We weren’t even halfway through at that point but I just kept pushing like the girls were right on my tail. When I got to the second heavy carry right before the traverse wall I still hadn’t seen the female in front, and a Swedish girl was not that far behind. I ran as fast as I could with the bag and got to the traverse wall where I stopped for a second to catch my breath. I knew I had to get through on my first go if I wanted to keep the Swedish girl at a distance, so I couldn’t afford to mess up. The tactic worked, and I got through by focusing on my breathing and trusting my skills. The next stretch down to the beach had an atlas stone carry and a crawl, which I got through pretty fast, but I could still see the Swedish girl not too far behind.

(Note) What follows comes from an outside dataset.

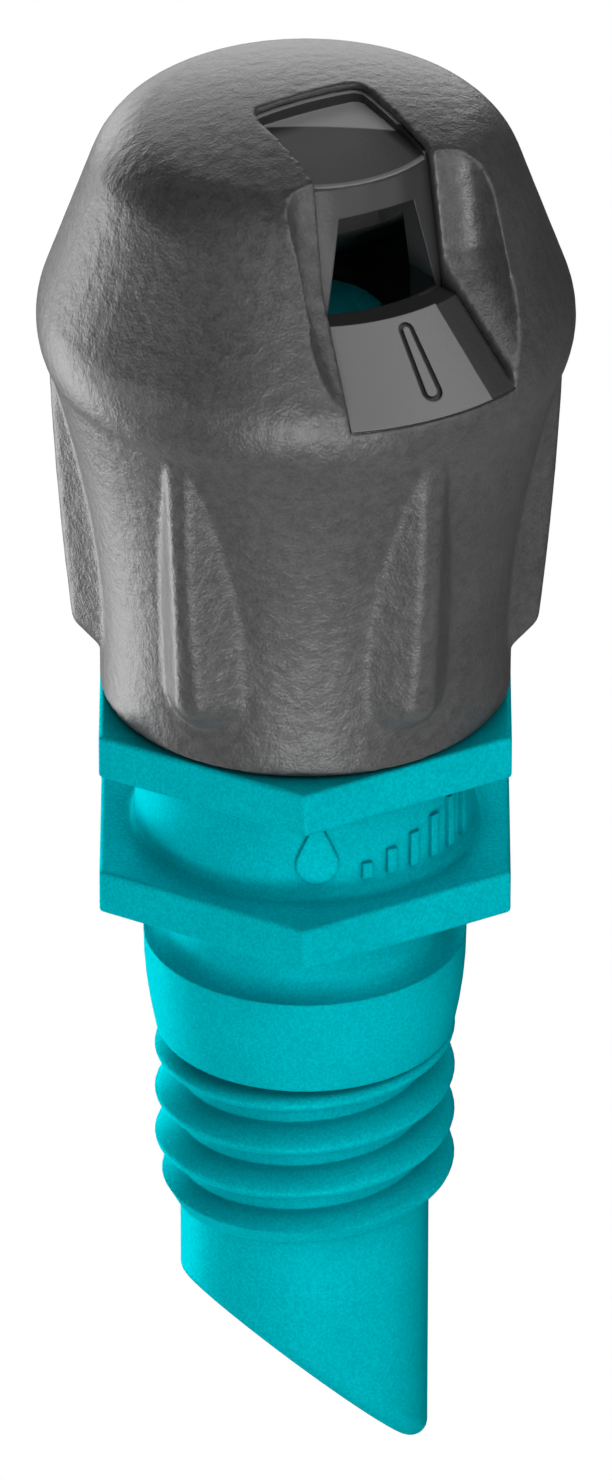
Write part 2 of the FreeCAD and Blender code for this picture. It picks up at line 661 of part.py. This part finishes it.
def is_floor_lip(edge):
    """True for the front edge of the recess floor."""
    box = edge.BoundBox
    return abs(box.ZMin - FLOOR_EDGE_Z) < 0.08 and box.ZLength < 0.08 and box.YMax < -2.7


# ---------------------------------------------------------------- small parts

def needle_hole():
    return cylinder(NEEDLE_R, 15.0, 18.6)


def make_metering_needle():
    """Tapered pin in the core; its point stands in the orifice when the head is down."""
    return lathe_points([(0, 14.25), (0.16, 14.25), (ORIFICE_R - NEEDLE_GAP, 14.95),
                         (NEEDLE_R - 0.02, 15.3), (NEEDLE_R - 0.005, 15.9), (NEEDLE_R - 0.005, 18.55),
                         (0, 18.55)])


def make_jet_insert():
    """Orifice pressed into the spigot's nose, conical on its upstream side."""
    return lathe_points([(ORIFICE_R, NOSE_TOP), (SEAT_R - 0.005, NOSE_TOP), (SEAT_R - 0.005, SEAT_Z + 0.005),
                         (0.95, SEAT_Z + 0.005), (ORIFICE_R, SEAT_Z + 0.55)])


def make_seal_ring():
    """O-ring in the spigot's groove, squeezed to an oval section."""
    inner = SEAL_GROOVE_R + O_RING_GAP
    outer = LAND_R + 0.10 - O_RING_GAP
    centre = FreeCAD.Vector((inner + outer) / 2, 0, SEAL_Z)
    tall = SEAL_GROOVE_H / 2 - 0.03
    oval = Part.Ellipse(centre + FreeCAD.Vector(0, 0, tall),
                        centre + FreeCAD.Vector((outer - inner) / 2, 0, 0), centre)
    return Part.Face(Part.Wire([oval.toShape()])).revolve(ORIGIN, Z_AXIS, 360)


def make_retaining_ring():
    """Split ring that sits in the core's groove and rides on the spigot's waist."""
    ring = tube(WAIST_R + 0.07, RING_GROOVE_R - RING_GAP, RING_LOW, RING_LOW + RING_THICK)
    split = Part.makeBox(0.7, 6, 2, FreeCAD.Vector(-0.35, 1.5, RING_LOW - 0.5))
    return ring.cut(split).Solids[0]


def make_inlet_strainer():
    """Slotted basket in the inlet bore: rim, ribs, thin hoops and a closed end."""
    low, high = -10.6, -3.4
    basket_r = 1.45
    parts = [tube(1.25, INLET_R - 0.005, low, low + 0.7)]
    for i in range(8):
        bar = Part.makeBox(0.34, 0.28, high - low, FreeCAD.Vector(basket_r - 0.34, -0.14, low))
        parts.append(turned(bar, 45 * i))
    hoops = 9
    for i in range(hoops):
        z = low + 1.15 + i * 0.66
        parts.append(tube(basket_r - 0.26, basket_r - 0.04, z, z + 0.22))
    parts.append(cylinder(basket_r, high - 0.35, high))
    return parts[0].fuse(parts[1:]).removeSplitter().Solids[0]


MAKERS = {
    "threaded_body": make_threaded_body,
    "jet_insert": make_jet_insert,
    "seal_ring": make_seal_ring,
    "inlet_strainer": make_inlet_strainer,
    "retaining_ring": make_retaining_ring,
    "nozzle_core": make_nozzle_core,
    "metering_needle": make_metering_needle,
    "grip_cap": make_grip_cap,
}

os.makedirs("parts", exist_ok=True)
for node, make in MAKERS.items():
    make().exportStep(os.path.join("parts", node + ".step"))
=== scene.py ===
import math

import bpy
import numpy as np
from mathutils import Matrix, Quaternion, Vector, noise


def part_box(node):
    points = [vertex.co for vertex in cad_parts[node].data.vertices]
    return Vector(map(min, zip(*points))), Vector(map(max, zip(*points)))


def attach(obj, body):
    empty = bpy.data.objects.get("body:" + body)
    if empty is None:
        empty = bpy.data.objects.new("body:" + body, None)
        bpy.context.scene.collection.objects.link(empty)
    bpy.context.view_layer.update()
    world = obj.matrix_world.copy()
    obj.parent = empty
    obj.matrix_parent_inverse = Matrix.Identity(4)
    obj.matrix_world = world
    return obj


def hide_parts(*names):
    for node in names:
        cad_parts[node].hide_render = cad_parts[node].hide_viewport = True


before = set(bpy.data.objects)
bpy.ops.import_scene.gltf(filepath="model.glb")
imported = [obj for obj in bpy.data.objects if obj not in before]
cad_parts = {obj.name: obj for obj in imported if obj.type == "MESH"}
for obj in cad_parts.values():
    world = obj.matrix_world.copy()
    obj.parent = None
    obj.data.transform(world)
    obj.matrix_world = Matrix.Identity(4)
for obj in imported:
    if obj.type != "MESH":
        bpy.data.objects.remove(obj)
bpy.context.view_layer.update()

MM = 0.001

# ---- camera: the photograph's viewing angle ----
IMAGE_H = 1480
VIEW_AZIMUTH = -30.0
VIEW_ELEVATION = 29.85
VIEW_DISTANCE = 424 * MM
VIEW_LENS = 423.1               # mm, on a sensor this wide:
SENSOR_W = 36
VIEW_ROLL = 0.09
AIM_HEIGHT = 3.19 * MM
AIM_OFFSET = 0.7                # how far the aim lies beside the image's middle, in its pixels

# ---- studio ----
FLOOR_Z = -150 * MM             # well below the part, so that the low lights stay above it
FLOOR_R = 4.0
FLOOR_GREY = 0.35
LIGHT_DISTANCE = 220 * MM
# name: azimuth from the camera's side, elevation, width, height (mm), watts
LIGHTS = {
    "key_left": (-116, -19, 150, 160, 0.310),
    "left_back": (-150, 8, 110, 130, 0.205),
    "back": (178, 8, 110, 130, 0.175),
    "back_high": (-170, 45, 110, 110, 0.039),
    "front_low": (2, -14, 150, 100, 0.290),
    "left_low": (-70, -6, 90, 60, 0.055),
    "right_front": (38, 4, 90, 90, 0.060),
    "right_low": (65, -6, 90, 60, 0.030),
    "front_high": (-15, 45, 110, 110, 0.037),
    "right_front_high": (30, 45, 110, 110, 0.088),
    "right_high": (75, 45, 110, 110, 0.070),
}
SKY_ZENITH = 0.0
SKY_HORIZON = 0.01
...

I had to slow down as the next obstacle was the Rings and Ropes rig, and I knew that one could give me issues. When I got to the obstacle I saw the Italian girl who’d been in front from the beginning. She was struggling.


I thought to myself, still being a bit itchy with nerves.

I failed my first attempt and tried again too fast and failed again. The Swedish girl had now caught up to me and was ready to start the obstacle. I wasn’t quite ready to go again, so I controlled myself and let her start without chasing right after. She fell down. Now I was ready to go, and this time I wasn’t going to blow it. I gave it my all, was smart about my actions and got through.

“You’ve got it now”

I thought to myself “You’ve won”. I knew it was only about getting through the last obstacles controlled now, as I was a faster runner than the other girls.

I went up the last obstacle, the quarter pipe, and pushed the pace the last stretch to the finish. It was a victory, and not just at the race but in my mind. You may fail one moment, but that doesn’t define you – you gotta get back out there and improve till what once beat you won’t ever get to you again.

You may not succeed the first time you try something, but that just means you haven’t learned how to yet.